Reflection: Establishing a culture of reflection in your family is a great way to model and practice various executive functioning skills, including self-awareness, problem-solving, adaptability, and perspective-taking. The idea is that after an activity, one reflects on what went well, what didn’t go well, and what they would do differently going forward.
Group Games: Family game nights can be fun and help build skills. Whether a card game or board game, these activities require players to take turns, manage their competitive spirit, and remain friendly regardless of whether they are winning or losing. Parents can model and prompt them on how to address these challenges.
Individual or Group Sports: Both individual sports, such as Karate or gymnastics, or group sports, such as soccer or ultimate frisbee, teach our children countless skills, including teamwork, maintaining our composure, pushing through challenges, managing frustration, and being a graceful winner or loser. They also learn how to get along with a variety of peers and different adults.
Remember Struggling with Executive Functioning is Normal!
Each of our children is on their own path and will develop at their own rate. A child may excel in one area while struggling in another. As an outside observer, you may feel like other kids are doing better or managing adolescence more smoothly than your child. Especially in this climate, there is a strong urge to compare our children with others. Try not to.

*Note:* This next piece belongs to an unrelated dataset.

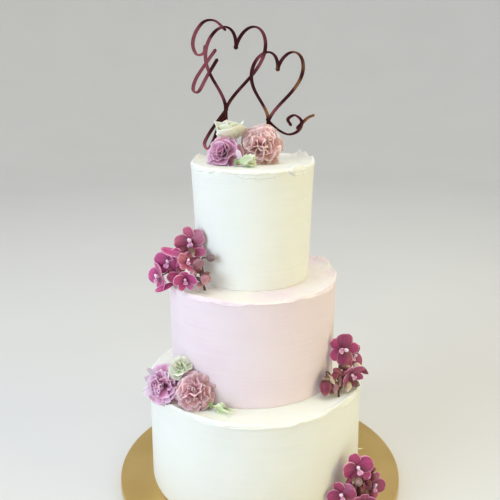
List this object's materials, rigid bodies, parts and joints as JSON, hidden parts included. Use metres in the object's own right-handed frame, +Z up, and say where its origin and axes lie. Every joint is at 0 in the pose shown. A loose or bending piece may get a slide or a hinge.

What people are living through is not reflected on social media. Many parents are silently struggling with some aspects of parenting their children. Instead, find your tribe who can support you. It could include a neighbor, social skills coach, family, guidance counselor, or minister. Don’t be afraid to get help and lean on your supporters. Many children struggle throughout middle and high school and go on to become successful, independent, and well-adjusted adults. Your children are lucky to have you supporting them. Give yourself some grace.